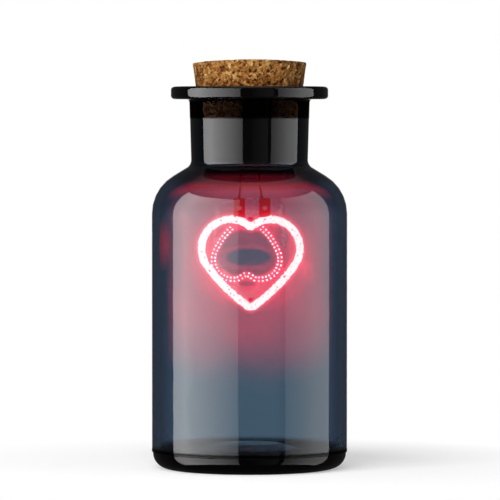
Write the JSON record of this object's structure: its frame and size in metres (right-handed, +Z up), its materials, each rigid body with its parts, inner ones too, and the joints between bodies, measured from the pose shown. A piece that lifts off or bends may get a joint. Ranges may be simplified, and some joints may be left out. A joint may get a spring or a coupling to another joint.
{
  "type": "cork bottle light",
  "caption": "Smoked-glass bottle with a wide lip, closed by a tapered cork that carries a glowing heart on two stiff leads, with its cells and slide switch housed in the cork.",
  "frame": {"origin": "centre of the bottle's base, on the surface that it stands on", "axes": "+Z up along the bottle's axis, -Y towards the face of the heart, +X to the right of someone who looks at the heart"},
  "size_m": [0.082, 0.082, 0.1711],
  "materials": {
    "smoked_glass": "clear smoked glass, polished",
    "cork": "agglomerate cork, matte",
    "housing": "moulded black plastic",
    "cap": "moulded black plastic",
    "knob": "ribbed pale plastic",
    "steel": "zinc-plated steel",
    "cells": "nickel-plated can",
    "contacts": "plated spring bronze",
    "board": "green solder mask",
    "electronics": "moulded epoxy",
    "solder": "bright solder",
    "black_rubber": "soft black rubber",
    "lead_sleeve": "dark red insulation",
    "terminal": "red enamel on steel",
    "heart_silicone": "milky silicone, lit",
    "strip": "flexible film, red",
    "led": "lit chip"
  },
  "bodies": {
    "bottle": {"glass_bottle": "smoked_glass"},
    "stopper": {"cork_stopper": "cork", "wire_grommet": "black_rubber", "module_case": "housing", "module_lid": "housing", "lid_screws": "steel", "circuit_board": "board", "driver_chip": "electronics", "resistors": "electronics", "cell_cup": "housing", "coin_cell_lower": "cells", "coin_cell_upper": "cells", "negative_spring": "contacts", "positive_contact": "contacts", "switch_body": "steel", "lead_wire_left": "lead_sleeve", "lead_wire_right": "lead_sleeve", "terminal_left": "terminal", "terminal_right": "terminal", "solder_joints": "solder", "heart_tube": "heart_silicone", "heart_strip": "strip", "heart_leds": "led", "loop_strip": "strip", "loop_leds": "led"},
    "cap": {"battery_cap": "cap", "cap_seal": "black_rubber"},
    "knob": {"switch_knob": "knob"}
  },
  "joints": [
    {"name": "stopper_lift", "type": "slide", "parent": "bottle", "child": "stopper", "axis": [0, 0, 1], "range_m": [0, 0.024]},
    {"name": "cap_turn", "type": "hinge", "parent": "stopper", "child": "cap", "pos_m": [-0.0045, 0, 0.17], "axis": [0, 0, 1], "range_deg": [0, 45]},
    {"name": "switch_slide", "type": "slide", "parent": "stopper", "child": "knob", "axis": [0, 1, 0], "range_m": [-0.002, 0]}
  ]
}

> [WHAT IS ASKED]
Each line must be given again exactly as written above.

> [EXERCISE ANSWER]
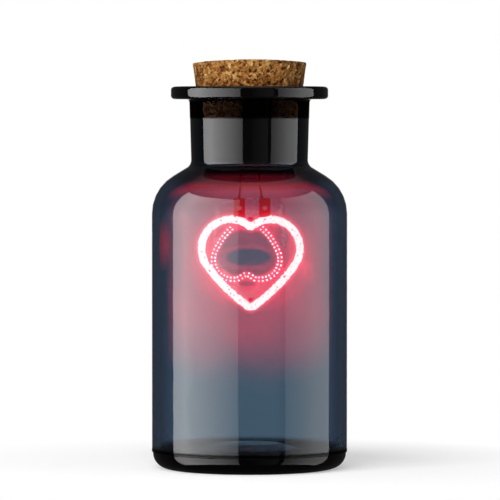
Write the JSON record of this object's structure: its frame and size in metres (right-handed, +Z up), its materials, each rigid body with its parts, inner ones too, and the joints between bodies, measured from the pose shown. A piece that lifts off or bends may get a joint. Ranges may be simplified, and some joints may be left out. A joint may get a spring or a coupling to another joint.
{
  "type": "cork bottle light",
  "caption": "Smoked-glass bottle with a wide lip, closed by a tapered cork that carries a glowing heart on two stiff leads, with its cells and slide switch housed in the cork.",
  "frame": {"origin": "centre of the bottle's base, on the surface that it stands on", "axes": "+Z up along the bottle's axis, -Y towards the face of the heart, +X to the right of someone who looks at the heart"},
  "size_m": [0.082, 0.082, 0.1711],
  "materials": {
    "smoked_glass": "clear smoked glass, polished",
    "cork": "agglomerate cork, matte",
    "housing": "moulded black plastic",
    "cap": "moulded black plastic",
    "knob": "ribbed pale plastic",
    "steel": "zinc-plated steel",
    "cells": "nickel-plated can",
    "contacts": "plated spring bronze",
    "board": "green solder mask",
    "electronics": "moulded epoxy",
    "solder": "bright solder",
    "black_rubber": "soft black rubber",
    "lead_sleeve": "dark red insulation",
    "terminal": "red enamel on steel",
    "heart_silicone": "milky silicone, lit",
    "strip": "flexible film, red",
    "led": "lit chip"
  },
  "bodies": {
    "bottle": {"glass_bottle": "smoked_glass"},
    "stopper": {"cork_stopper": "cork", "wire_grommet": "black_rubber", "module_case": "housing", "module_lid": "housing", "lid_screws": "steel", "circuit_board": "board", "driver_chip": "electronics", "resistors": "electronics", "cell_cup": "housing", "coin_cell_lower": "cells", "coin_cell_upper": "cells", "negative_spring": "contacts", "positive_contact": "contacts", "switch_body": "steel", "lead_wire_left": "lead_sleeve", "lead_wire_right": "lead_sleeve", "terminal_left": "terminal", "terminal_right": "terminal", "solder_joints": "solder", "heart_tube": "heart_silicone", "heart_strip": "strip", "heart_leds": "led", "loop_strip": "strip", "loop_leds": "led"},
    "cap": {"battery_cap": "cap", "cap_seal": "black_rubber"},
    "knob": {"switch_knob": "knob"}
  },
  "joints": [
    {"name": "stopper_lift", "type": "slide", "parent": "bottle", "child": "stopper", "axis": [0, 0, 1], "range_m": [0, 0.024]},
    {"name": "cap_turn", "type": "hinge", "parent": "stopper", "child": "cap", "pos_m": [-0.0045, 0, 0.17], "axis": [0, 0, 1], "range_deg": [0, 45]},
    {"name": "switch_slide", "type": "slide", "parent": "stopper", "child": "knob", "axis": [0, 1, 0], "range_m": [-0.002, 0]}
  ]
}